Sekarang bisakah kita membayangkan, kita berharap ampunan dari Tuhan, berharap syafaat dari kanjeng Nabi Muhammad, tetapi kita pulang ke akhirat dengan membawa begitu banyak dosa fitnah, benci, dendam, dusta, penghinaan, serakah? Dengan begitu banyak orang yang kita lukai hati dan perasaannya, tanpa sempat kita meminta maaf kepada mereka, lalu kita dengan tanpa rasa malu minta syafaat dari Kanjeng Nabi? Bagaimana kalau dari sekian banyak orang yang kita buat sakit hatinya itu ternyata lebih dicintai oleh Allah dan Nabi ketimbang diri kita, dan orang-orang itu meminta pertanggungjawaban kita di depan Allah dan Rasul-Nya di akhirat nanti? Orang-orang yang rajin berdoa dan bershalawat idealnya akan merasa malu jika menyembunyikan tumpukan dendam dan kebencian di hatinya. Orang bisa berkilah dengan berkata tidak membenci seseorang yang dia lukai hatinya, atau dengan alasan demi menegakkan kebenaran, tetapi Allah tahu benar apa-apa yang mendasari dari perbuatan seseorang yang menyebabkan hambaNya yang lain terluka hati dan perasaannya dan menderita hidupnya.

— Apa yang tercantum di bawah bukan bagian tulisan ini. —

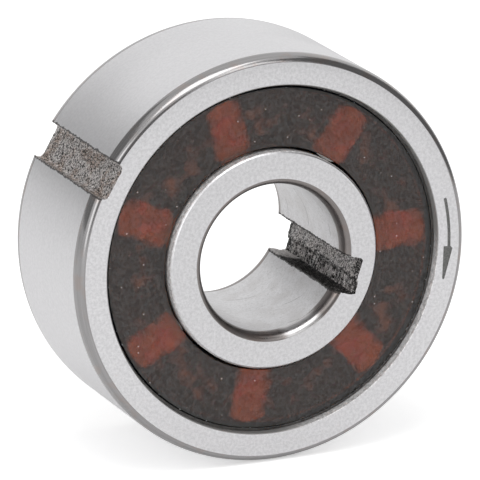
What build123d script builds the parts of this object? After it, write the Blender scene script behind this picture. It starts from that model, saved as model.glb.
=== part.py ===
from build123d import *
from math import asin, cos, radians, sin, sqrt
import os

# A one-way clutch bearing with a keyway in each ring. Millimetres.
# The axis is Y, the front face looks along -Y, and the origin is the centre of the bore.
# Angles run anticlockwise from +X, as seen from the front.

# Envelope
bore_diameter = 8.0
outside_diameter = 22.0
width = 9.0
rim_rise = 0.40
rim_run = 0.70
bore_rim_rise = 0.41
bore_rim_run = 0.72
land_bevel = 0.085

# Ring walls up to the race lands, with a groove for the balls at mid width
inner_wall = 1.85
outer_wall = 2.05
groove_depth = 0.20
ball_clearance = 0.015
groove_conformity = 1.04

# Shield seats
seat_shoulder = 0.45
seat_groove_depth = 0.10
seat_lip_width = 0.55
shield_recess = 0.40
shield_thickness = 0.40
shield_rim_step = 0.16
shield_rim_gap = 0.18
shield_bore_gap = 0.15
shield_bevel = 0.06
shield_fit = 0.01

# Keyways
key_width = 2.0
outer_key_depth = 0.70
outer_key_angle = 150.0
outer_key_corner = 0.30
inner_key_depth = 1.0
inner_key_angle = -17.0
inner_key_corner = 0.15

# Arrow on the front face of the outer ring
arrow_depth = 0.02
arrow_line = 0.17
arrow_tail_angle = 12.6
arrow_neck_angle = -2.2
arrow_tip_angle = -12.2
arrow_head_width = 0.52
arrow_barb_slant = 0.7
arrow_tip_width = 0.14

# Sprags and balls take turns around the pitch circle
sprag_count = 7
first_sprag_angle = 56.4
ball_lead_angle = 26.5
cam_radius = 2.0
cam_offset = 0.10
cam_clearance = 0.01
sprag_head = (-0.96, 1.14)
sprag_waist = (-0.99, 0.99)
sprag_foot = (-1.37, 1.03)
sprag_tilt = 5.0
sprag_end_gap = 0.10

# Cage
cage_side_gap = 0.12
cage_end_gap = 0.15
cage_front_gap = 0.20
cage_ring_thickness = 0.60
cage_web = 0.30
pocket_clearance = 0.05
sight_hole_diameter = 1.0

# Garter springs
spring_coil_diameter = 0.50
spring_land_gap = 0.20
spring_slack = 0.05
spring_notch_room = 0.15

# Worked out from the sizes above
bore_r = bore_diameter / 2
outside_r = outside_diameter / 2
half_width = width / 2
inner_land_r = bore_r + inner_wall
outer_land_r = outside_r - outer_wall
seat_r = outer_land_r + seat_shoulder
ball_r = (outer_land_r - inner_land_r) / 2 + groove_depth
pitch_r = (inner_land_r + outer_land_r) / 2
face_ring_r = (seat_r + outside_r - rim_rise) / 2
groove_r = ball_r * groove_conformity
groove_centre_shift = groove_r - ball_r - ball_clearance
shield_front = half_width - shield_recess
land_end = shield_front - shield_thickness
cage_inner_r = inner_land_r + cage_side_gap
cage_outer_r = outer_land_r - cage_side_gap
cage_front = land_end - cage_front_gap
cage_back = land_end - cage_end_gap
slot_back = cage_back - cage_ring_thickness
sprag_front = land_end - sprag_end_gap
sprag_back = slot_back - sprag_end_gap
spring_y = ball_r + pocket_clearance + cage_web / 2 + spring_coil_diameter / 2 + spring_slack
spring_ring_r = outer_land_r - spring_land_gap - spring_coil_diameter / 2
spring_floor_r = spring_ring_r - spring_coil_diameter / 2
notch_width = spring_coil_diameter + 2 * spring_slack
spacing = 360 / sprag_count
sprag_angles = [first_sprag_angle + spacing * k for k in range(sprag_count)]
ball_angles = [angle + ball_lead_angle for angle in sprag_angles]


def save(piece, label):
    """Label a finished piece and write it as one STEP file."""
    piece.part.label = label
    export_step(piece.part, f"parts/{label}.step")


def at(angle, radius, y=0.0):
    """The point at this angle and radius about the axis."""
    return (radius * cos(radians(angle)), y, radius * sin(radians(angle)))


def ball_seat(angle):
    """The place of a ball at this angle, turned so that a sphere's poles point along the radius."""
    outwards = (cos(radians(angle)), 0, sin(radians(angle)))
    return Plane(origin=at(angle, pitch_r), x_dir=(0, 1, 0), z_dir=outwards).location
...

Inilah pentingnya jujur pada diri sendiri. Sebab, amal apapun yang kita lakukan, hanya diri kita dan Allah yang tahu apa niat sejati dan gerak-gerik hati yang mendasari perbuatan-perbuatan kita. Jujur pada diri sendiri, berarti pula jujur kepada Tuhan. Tidak mudah memang, karena ego di hati lebih suka menyalahkan orang lain dan keadaan ketimbang menyalahkan diri sendiri, sehingga amat sedikit yang mau bermuhasabah — tetapi meski tidak mudah karena butuh perjuangan seumur hidup, namun itu tidak mustahil, jika kita mau dan bertekad kuat membersihkan hati.